I don’t like Mother’s Day never have. I was in New York once for Mother’s Day, I went to a church service where some Mom’s got up and actually spoke of banning Mother’s Day. I mean we all love Mother’s but the Day? The day sucks! (Forgive the language Mom!) It is supposed to be a day that honors us for all we do right? But how do those of us who don’t have kids feel? How about those of us who do have kid’s who forget feel? I say we be kind to Mother’s everywhere every day! That is my soap box and I am sticking to it.

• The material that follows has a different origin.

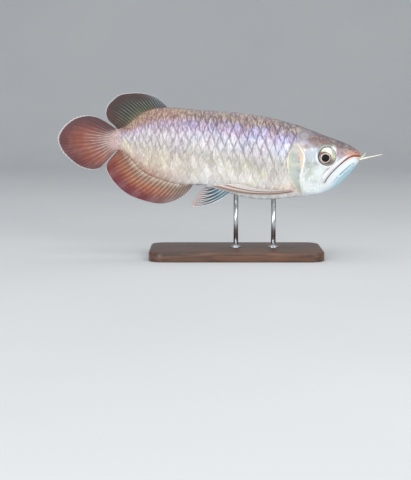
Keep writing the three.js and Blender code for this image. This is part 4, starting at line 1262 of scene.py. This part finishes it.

Now before you think I am too negative, this year I had decided to plan for MOther’s Day. I got up early Saturday morning to see my husband off to a volunteer fire fighter mock service project, and quickly up made Sunday brunch, dinner — easy souffle and crockpot roast — and put it in the refrigerator. I baked up two batches of cupcakes — banana and chocolate — as gifts for grandma and other Mother friends (I had sent the cards earlier this week and even bought one for the kid’s to give me) and for Sunday dessert. I did all that and it was still early!
The little kid’s were still in bed, Maddy was still in Florida on vacation with her friend’s family . . . I was tired,feeling sorry for myself, it had been a long couple of weeks. Perhaps I could just crawl back into bed, sleep in, take some time for me? It was Mother’s Day weekend after all . . . surely I could get away with it? After that I would have a fun day, maybe go garage sale-ing, hunt through my favorite bookstore, give myself a manicure. This would be the greatest Mother’s Day ever. I was ready for it! I was positive I had anticipated everything!

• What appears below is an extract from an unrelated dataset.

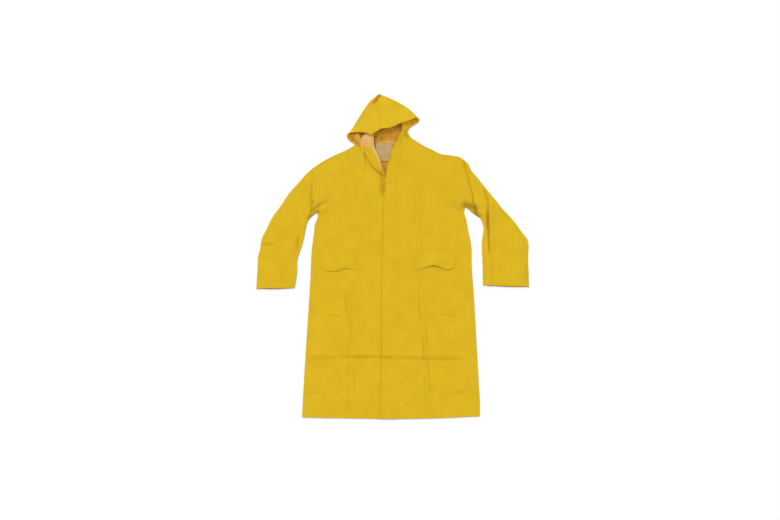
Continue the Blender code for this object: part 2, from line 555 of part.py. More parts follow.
def make_lapel():
    """The turned-out corner, and its facing: a strip made from the corner's points and moved out,
    whose end is cut at a slant."""
    rows = stations((1, LAPEL_STEPS[0]))
    grid = np.array([lapel_row(share) for share in rows])
    cloth("lapel_right", grid, LINING)
    strip = []
    for column in range(FACING_STEPS + 1):
        end = FACING_END - FACING_SLANT * column / FACING_STEPS
        at = np.linspace(0, end, LAPEL_STEPS[0] - 1)
        strip.append(np.stack([np.interp(at, rows, grid[:, column, k]) for k in range(3)], -1))
    strip = np.stack(strip, 1)
    lean = np.gradient(strip[..., 2], axis=1) / np.linalg.norm(np.gradient(strip[..., :2], axis=1), axis=2)
    strip[..., 2] += (LAYER + FACING_CLEAR) * np.sqrt(1 + lean ** 2)
    cloth("facing_right", strip, YELLOW)


def make_flap(name, sides, edge):
    line = smooth_line(edge)
    down, across = stations((1, FLAP_STEPS[0]))[::-1, None], stations((1, FLAP_STEPS[1]))
    x = sides[0] + across * (sides[1] - sides[0])
    foot, lift = (np.interp(x, line[:, 0], line[:, k]) for k in (1, 2))
    corner = np.clip(x, line[0, 0], line[-1, 0])
    plan = np.dstack([(1 - down) * x + down * corner, (1 - down) * FLAP_TOP + down * foot])
    height = front_height(plan[..., 0], plan[..., 1]) + LAYER + FLAP_STITCH_RISE + lift * ease(down)
    sheet(name, plan, height, YELLOW)


def make_label():
    at = stations((1, LABEL_STEPS))
    x = LABEL_LOW.x + at * (LABEL_HIGH.x - LABEL_LOW.x)
    y = LABEL_LOW.y + at * (LABEL_HIGH.y - LABEL_LOW.y)
    plan = np.dstack(np.meshgrid(x, y))
    sheet("label", plan, np.full(plan.shape[:2], CLOTH + GAP + LABEL_WALL), OFF_WHITE, wall=LABEL_WALL)


def make_drawstring(name, route):
    """A round cord along its route, with closed ends."""
    line = smooth_line(route, steps=3)
    curve = bpy.data.curves.new(name, "CURVE")
    curve.dimensions = "3D"
    curve.bevel_depth = CORD_DIAMETER / 2 * MM
    curve.bevel_resolution = 2
    curve.use_fill_caps = True
    spline = curve.splines.new("POLY")
    spline.points.add(len(line) - 1)
    for point, place in zip(spline.points, line):
        point.co = (*(place * MM), 1)
    curve.materials.append(material(name, CREAM, 0.8))
    COAT.objects.link(bpy.data.objects.new(name, curve))


def main():
    make_back()
    make_front_right()
    make_front_left()
    make_sleeve("sleeve_right", ARMHOLE_RIGHT, CUFF_RIGHT, SLEEVE_RIGHT_INNER, SLEEVE_RIGHT_OUTER)
    make_sleeve("sleeve_left", ARMHOLE_LEFT, CUFF_LEFT, SLEEVE_LEFT_INNER, SLEEVE_LEFT_OUTER, SLEEVE_PLEAT)
    make_hood_half("hood_left", Hood(1, front_left_height, NECK_FRONT_LEFT, BRIM_LEFT, TIP_LEFT, UNDER_LEFT,
                                     NECK_EDGE_LEFT, SLOPE_LEFT, FOLD_TIP_LEFT, FOLD_NECK_LEFT))
    make_hood_half("hood_right", Hood(-1, front_height, NECK_FRONT_RIGHT, BRIM_RIGHT, TIP_RIGHT, UNDER_RIGHT,
                                      NECK_EDGE_RIGHT, SLOPE_RIGHT, FOLD_TIP_RIGHT, FOLD_NECK_RIGHT))
    make_lapel()
    make_flap("pocket_flap_right", FLAP_RIGHT_SIDES, FLAP_RIGHT_EDGE)
    make_flap("pocket_flap_left", FLAP_LEFT_SIDES, FLAP_LEFT_EDGE)
    make_label()
    make_drawstring("drawstring_right", DRAWSTRING_RIGHT)
    make_drawstring("drawstring_left", DRAWSTRING_LEFT)


for old in list(bpy.data.objects):
    bpy.data.objects.remove(old, do_unlink=True)
COAT = bpy.data.collections.new("hooded_raincoat")
bpy.context.scene.collection.children.link(COAT)
main()
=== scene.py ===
"""Looks of a hooded raincoat that lies flat and face up.

The coat lies on the plane z = 0, hood towards +Y. Right and left are the wearer's: the right half is
at -X. Tables and grids of points are in millimetres, meshes and settings in metres.
"""

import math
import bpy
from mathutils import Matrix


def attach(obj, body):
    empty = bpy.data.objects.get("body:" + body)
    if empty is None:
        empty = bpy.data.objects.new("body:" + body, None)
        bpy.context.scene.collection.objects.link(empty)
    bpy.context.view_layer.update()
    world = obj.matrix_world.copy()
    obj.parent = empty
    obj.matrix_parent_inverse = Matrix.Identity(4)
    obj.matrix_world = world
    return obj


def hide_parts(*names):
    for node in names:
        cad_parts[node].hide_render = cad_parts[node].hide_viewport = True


bl_info = {
    "name": "Hooded raincoat",
    "version": (1, 0, 0),
    "blender": (4, 5, 0),
    "location": "3D View > Sidebar > Raincoat",
    "description": "Cloth, stitches, cord and stage of a raincoat laid out flat",
    "category": "Add Mesh",
}

from collections import namedtuple

import bpy
import numpy as np
from bpy.props import FloatProperty, FloatVectorProperty, PointerProperty
from mathutils import Vector, noise

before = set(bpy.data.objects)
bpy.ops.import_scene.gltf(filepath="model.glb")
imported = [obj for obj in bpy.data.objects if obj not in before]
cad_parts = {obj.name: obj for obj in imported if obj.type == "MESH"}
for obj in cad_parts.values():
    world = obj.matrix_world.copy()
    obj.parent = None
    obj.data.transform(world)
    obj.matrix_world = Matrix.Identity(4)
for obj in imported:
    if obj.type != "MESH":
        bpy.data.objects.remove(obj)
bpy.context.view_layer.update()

MM = 0.001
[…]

What always happens when you decide to take ME time?
Just as I snuggled into the covers my Dad came in with my little brother Charlie’s 10-month old baby, Olivia. Charles was at work and his wife was very ill with the flu. Could I take the baby?

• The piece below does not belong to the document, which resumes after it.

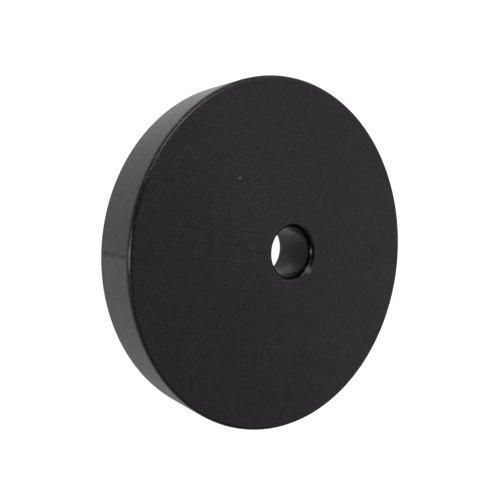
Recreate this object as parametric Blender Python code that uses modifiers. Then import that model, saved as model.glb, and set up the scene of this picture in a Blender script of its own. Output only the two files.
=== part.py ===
"""A passive magnetic detacher for hard security tags.

A round moulded case lies on four rubber feet with its flat working face up. A hole through
its middle takes the dome of a tag. Inside, two concentric rings of magnets on a steel plate
pull the tag's lock open. Metres, +Z up, origin on the counter under the middle of the case.
"""

import math

import bmesh
import bpy
from mathutils import Matrix, Vector

MM = 0.001
GAP = 0.3 * MM  # left between pieces that touch
OVERLAP = 0.5 * MM  # how far joined shapes reach into each other, and cutters past a wall

# The case
CASE_RADIUS = 40.0 * MM
CASE_THICKNESS = 12.6 * MM
FACE_WALL = 1.6 * MM
RIM_WALL = 2.2 * MM
FRONT_EDGE_ROUND = 0.85 * MM
REAR_EDGE_ROUND = 0.25 * MM
BORE_RADIUS = 5.85 * MM
BORE_MOUTH_ROUND = 1.2 * MM
BORE_REAR_ROUND = 1.6 * MM
COLLAR_WALL = 1.75 * MM
REBATE_WALL = 1.4 * MM  # the rim's wall round the rear cover
COVER_THICKNESS = 2.6 * MM

# The four screws, their bosses and the feet that hide them: two pairs, not quite square
SCREW_TURNS = [math.radians(turn) for turn in (5.4, 88.9, 185.4, 268.9)]
SCREW_CIRCLE_RADIUS = 25.6 * MM
BOSS_RADIUS = 3.6 * MM
SCREW_RADIUS = 1.45 * MM
SCREW_CORE_RADIUS = 1.1 * MM
SCREW_HEAD_RADIUS = 2.7 * MM
SCREW_HEAD_LAND = 0.3 * MM
SCREW_HEAD_SINK = 0.05 * MM
SCREW_LENGTH = 9.0 * MM
THREAD_PITCH = 1.1 * MM
THREAD_TURNS = 5
DRIVER_SLOT_LENGTH = 3.2 * MM
DRIVER_SLOT_WIDTH = 0.7 * MM
DRIVER_SLOT_DEPTH = 1.0 * MM
FOOT_RADIUS = 4.4 * MM
FOOT_PROUD = 0.6 * MM
FOOT_ROUND = 0.4 * MM
FOOT_RECESS_DEPTH = 0.8 * MM

# The stack inside the case
FOAM_THICKNESS = 0.8 * MM
FOAM_INNER_RADIUS = 9.0 * MM
FOAM_OUTER_RADIUS = 36.8 * MM
PLATE_THICKNESS = 1.4 * MM
PLATE_EDGE = 0.2 * MM
POLE_WALL = 2.6 * MM
POLE_CHAMFER = 1.2 * MM
CORE_MAGNET_WIDTH = 8.2 * MM
ARC_MAGNET_COUNT = 8
ARC_MAGNET_WIDTH = 5.2 * MM
ARC_MAGNET_SPACING = 0.4 * MM
MAGNET_EDGE = 0.3 * MM
CARRIER_WALL = 1.4 * MM
SLEEVE_WALL = 1.4 * MM
RIB_COUNT = 8
RIB_WIDTH = 1.2 * MM

# Facets round a circle, by how large the circle is
CASE_FACETS = 80
RING_FACETS = 48
SMALL_FACETS = 20
SCREW_FACETS = 12
ROUND_STEPS = 3
SHARP_ANGLE = math.radians(35)
MERGE_DISTANCE = 0.01 * MM

# Heights that follow from the sizes above
REAR = FOOT_PROUD
FACE = REAR + CASE_THICKNESS
CEILING = FACE - FACE_WALL
RECESS_FLOOR = REAR + FOOT_RECESS_DEPTH
HEAD_FACE = RECESS_FLOOR + SCREW_HEAD_SINK
COVER_TOP = REAR + COVER_THICKNESS
LEDGE = COVER_TOP + GAP
FOAM_BOTTOM = COVER_TOP + GAP
FOAM_TOP = FOAM_BOTTOM + FOAM_THICKNESS
PLATE_BOTTOM = FOAM_TOP + GAP
PLATE_TOP = PLATE_BOTTOM + PLATE_THICKNESS
MAGNET_BOTTOM = PLATE_TOP + GAP
MAGNET_TOP = CEILING - GAP

# Radii that follow from the sizes above
COLLAR_RADIUS = BORE_RADIUS + COLLAR_WALL
RIM_INNER_RADIUS = CASE_RADIUS - RIM_WALL
REBATE_RADIUS = CASE_RADIUS - REBATE_WALL
COVER_RADIUS = REBATE_RADIUS - GAP
POLE_RADIUS = COLLAR_RADIUS + GAP
CORE_MAGNET_RADIUS = POLE_RADIUS + POLE_WALL + GAP
CARRIER_RADIUS = CORE_MAGNET_RADIUS + CORE_MAGNET_WIDTH + GAP
ARC_MAGNET_OUTER_RADIUS = RIM_INNER_RADIUS - GAP
ARC_MAGNET_INNER_RADIUS = ARC_MAGNET_OUTER_RADIUS - ARC_MAGNET_WIDTH
CARRIER_OUTER_RADIUS = ARC_MAGNET_INNER_RADIUS - GAP
PILOT_RADIUS = SCREW_RADIUS + GAP
BOSS_CLEARANCE_RADIUS = BOSS_RADIUS + GAP
RECESS_RADIUS = FOOT_RADIUS + GAP


def clear_scene():
    for obj in list(bpy.data.objects):
        bpy.data.objects.remove(obj, do_unlink=True)


def new_collection(name):
    collection = bpy.data.collections.new(name)
    bpy.context.scene.collection.children.link(collection)
    return collection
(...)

My 9-year old son came in and reminded me I promised to let him wash the dogs. So I held the baby got the first dog (have you seen our dogs?) into the shower with my son and then the baby throw up.
That’s how it all started! Saturday I cleaned up 6 throw ups and washed 3 dogs with my son, and laundered countless towels and sheets. Then McKall, my 12-year old got that look, flushed cheeks, stomach pains. McKall threw up, Olivia threw up, then one of the dogs threw up. Then the other dog ate that and the sniffed around McKall. What is it with dog’s and vomit?
Soon I had bowls lined up in front of each of them in various stages of illness. They would throw up, I would get rid of the vomit, wash the bowls, sanitize them and then exchange them for another bowl. Mother’s Day came and went . . . those who were well ate the meals I made . . . ate the cupcakes . . . most of them I put in the freezer for school lunches. Celebration? brunch? I didn’t even get to go to church! What I did do was clean up vomit!
In all by mid week, I had washed out 17 bowls of Vomit. I had not slept and I had antibacterial-ed (is that a word?) every square inch of the house. It has been beautiful outside, I would not know though as I have not stepped out of the house since last Friday. A kind neighbor brought by flu relief medicines and popsicles . . . and I almost hugged her . . . but she got out of the doorway fast. Who wants to hug a woman who has cleaned up vomit all week?
I forgot all about Mother’s Day til my oldest daughter came back from Florida. She handed round her souvenirs and then had me close my eyes. She said, “this is for Mother’s Day!” and handed me a beautiful pearl necklace. She had pulled the pearl from an oyster while in Florida and then went to buy a chain. She gave me a hug and started laughing when I started to cry, “you remembered me?” She said, “Mom, of course I did!”
I am wearing that necklace now as Maddy is calling me. “Mom . . . my stomach hurts!” and she looks like she might throw up. Yup there she goes . . . 18 bowls of Vomit now . . . but somehow I don’t mind . . . Mother’s Day doesn’t need to be perfect . . . Mother’s just need to be there . . . and remembered eventually!